The absence of any evidence that Allyn sought to dramatically reduce Phillips Academy’s interest as a remainder beneficiary also showed a lack of probable cause with respect to Dana’s petition.
The court was unimpressed with Dana’s assertion that she reasonably thought she might obtain further evidence to support her petition after further investigation and discovery.
In sum, Willis carried his burden of showing that his no contest petition had merit because Dana could not show probable cause for proceeding with her reformation petition. The appellate court therefore directed that probate court to enter an order denying the anti-SLAPP motion such that Dana would not be entitled to collect the $25,000 fee award against Willis.

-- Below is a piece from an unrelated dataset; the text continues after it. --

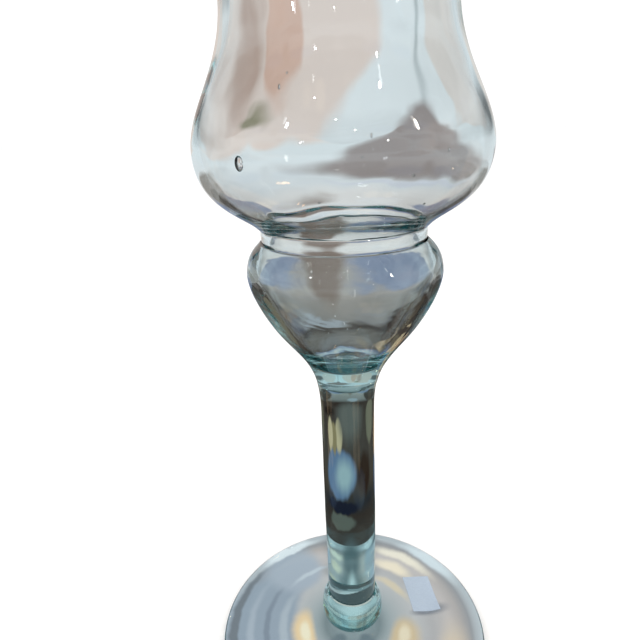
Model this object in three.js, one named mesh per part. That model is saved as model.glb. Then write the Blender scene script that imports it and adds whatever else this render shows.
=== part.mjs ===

Note that the appellate court did not resolve the underlying litigation. The decision left Dana to proceed with her attempt to reform the trust, with Willis remaining able to seek enforcement of the no contest clause against Dana. The decision, however, dramatically will swing momentum in favor of Willis and Phillips Academy, perhaps setting the stage for a settlement that favors them.
Takeaways from Urick
Like a sage instructor at Phillips Academy, Urick offers lessons to California trust and estate litigants–
If you file a petition to enforce a no contest clause, be ready to defend against an anti-SLAPP motion. If there are compelling facts to support the other side’s contest, the motion will be granted and you will have to pay the other side’s legal expenses associated with the motion, unless you can overturn the ruling on appeal. Even if you defeat the anti-SLAPP motion, you will incur many thousands of dollars in expenses defending the motion at the probate court level and perhaps again on appeal.
If you file a petition to reform a trust, be careful how you frame your allegations to avoid the potential characterization of your petition as a “contest” that triggers the no-contest statute.
Anti-SLAPP motions are a trap for the unwary. Trust and estate litigators, like general civil litigators, should be familiar with the anti-SLAPP statute so they can avoid triggering it and know when to deploy it.